28A: A NO. The quote references one of Randy Jackson’s go-to phrases on American Idol. Even if you’re not an Idol fan (I’m not – The Voice is way better, IMO), I think the phrase has made it into general circulation.
41A: SWELTER. I think “shvitz” is a fair clue: it’s entered the English lexicon in the same way as other Yiddish words like schmear and shmuck.
46A: SUDAN LEVY. Schitt’s Creek has become a big part of current-day culture, so I hope the clue doesn’t throw too many people off. (Originally, I wanted this to be Sudan Rather, but I couldn’t make it work satisfactorily.)
63A: RINO. An acronym for Republican In Name Only.
2D: QATAR RUG. This one probably shows my age – my test-solver (son Adam), who is roughly half my age, hadn’t heard of “cut a rug” as an idiom meaning “dance”.
4D: ASS. Yes, the quote is accurate; it’s “a,” not “an”.
I had immense fun brainstorming possible theme answers (I’m easily amused). Here are some that were in earlier versions of the grid but didn’t make the final cut for reasons of space, symmetry, or recalcitrant crossings. Clues first, answers below:
Step sequence in Seoul?
Revolving fad in Apia?
Highlight of Showboat in Muscat?
Complaint at a Cairo bazaar?
How do you see the tallest buildings in Kiev?

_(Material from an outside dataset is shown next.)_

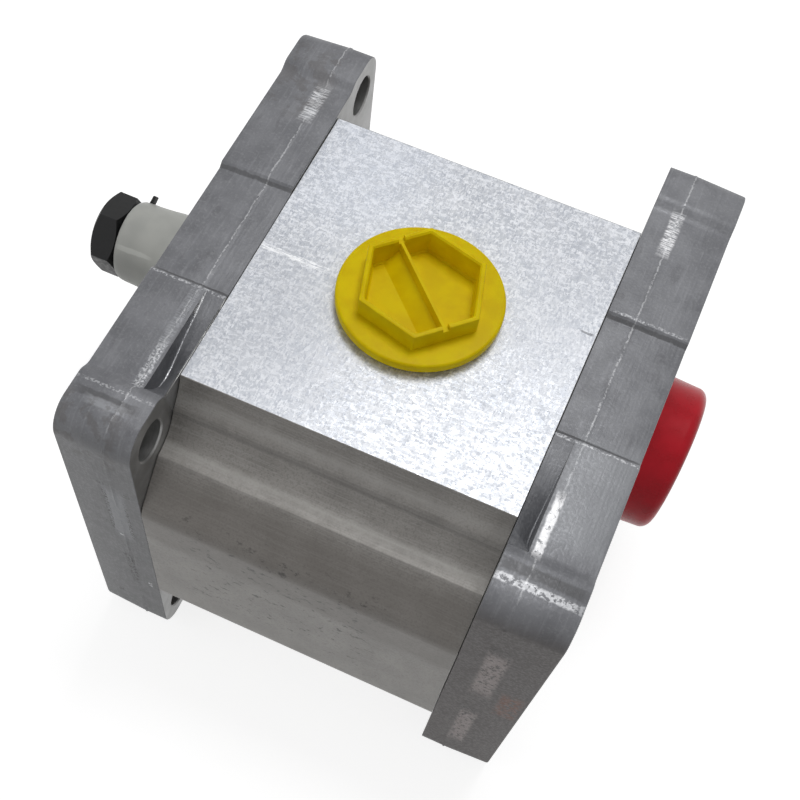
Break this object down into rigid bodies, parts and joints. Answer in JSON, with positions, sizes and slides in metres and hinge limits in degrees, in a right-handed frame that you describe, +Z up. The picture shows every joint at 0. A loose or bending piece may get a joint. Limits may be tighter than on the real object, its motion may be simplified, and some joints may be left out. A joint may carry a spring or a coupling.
{
  "type": "gear pump",
  "caption": "External gear pump: aluminium body between two four-bolt covers, taper shaft with nut and sleeve, plugged ports and a capped rear drive.",
  "frame": {"origin": "middle of the underside of the bounding box", "axes": "+X along the shaft from the mounting face towards the rear cap, +Y from the driven gear to the drive gear, +Z up out of the inlet port"},
  "size_m": [0.1456, 0.1116, 0.0914],
  "materials": {
    "cast_aluminium": "die-cast, dull and mottled, with ground gate marks",
    "drawn_aluminium": "extruded and milled, bright port face",
    "steel": "ground and turned steel",
    "black_steel": "blackened steel",
    "bearing_bronze": "plain bearing lining",
    "seal_rubber": "black nitrile",
    "white_plastic": "milky translucent sleeve",
    "yellow_plastic": "moulded yellow plastic",
    "red_plastic": "glossy dark red cap"
  },
  "bodies": {
    "housing": {"front_cover": "cast_aluminium", "rear_cover": "cast_aluminium", "pump_body": "drawn_aluminium", "front_bearing_block": "drawn_aluminium", "rear_bearing_block": "drawn_aluminium", "seal_spring": "steel", "retaining_ring": "steel", "screw_near_lower": "steel", "screw_near_upper": "steel", "screw_far_lower": "steel", "screw_far_upper": "steel", "screw_washer_near_lower": "steel", "screw_washer_near_upper": "steel", "screw_washer_far_lower": "steel", "screw_washer_far_upper": "steel", "dowel_front_near": "steel", "dowel_front_far": "steel", "dowel_rear_near": "steel", "dowel_rear_far": "steel", "front_drive_bearing": "bearing_bronze", "front_driven_bearing": "bearing_bronze", "rear_drive_bearing": "bearing_bronze", "rear_driven_bearing": "bearing_bronze", "front_body_seal": "seal_rubber", "rear_body_seal": "seal_rubber", "front_block_seal": "seal_rubber", "rear_block_seal": "seal_rubber", "shaft_seal": "seal_rubber", "outlet_plug": "yellow_plastic"},
    "drive_shaft": {"drive_shaft": "steel", "woodruff_key": "steel", "shaft_washer": "steel", "shaft_nut": "black_steel", "shaft_sleeve": "white_plastic", "rear_coupling": "steel"},
    "driven_gear": {"driven_gear": "steel"},
    "inlet_plug": {"inlet_plug": "yellow_plastic"},
    "rear_cap": {"rear_cap": "red_plastic"}
  },
  "joints": [
    {"name": "drive_spin", "type": "hinge", "parent": "housing", "child": "drive_shaft", "pos_m": [0, 0.0156, 0.0434], "axis": [1, 0, 0], "continuous": true},
    {"name": "driven_spin", "type": "hinge", "parent": "housing", "child": "driven_gear", "pos_m": [0, -0.0156, 0.0434], "axis": [1, 0, 0], "continuous": true},
    {"name": "inlet_plug_lift", "type": "slide", "parent": "housing", "child": "inlet_plug", "axis": [0, 0, 1], "range_m": [0, 0.02]},
    {"name": "rear_cap_pull", "type": "slide", "parent": "housing", "child": "rear_cap", "axis": [1, 0, 0], "range_m": [0, 0.02]}
  ],
  "couplings": [
    {"joint": "driven_spin", "follows": "drive_spin", "ratio": -1}
  ]
}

I found a cool fossil buried near Nairobi – what should I do?
I constructed this one at the end of 2020, and it’s suitably difficult for what was an, um, challenging year. If you don’t know 56D and like mysteries, check him out. His Rebus books (set mostly in Edinburgh) touch all the bases in detective fiction and add lots of mordant humor and references to classic rock.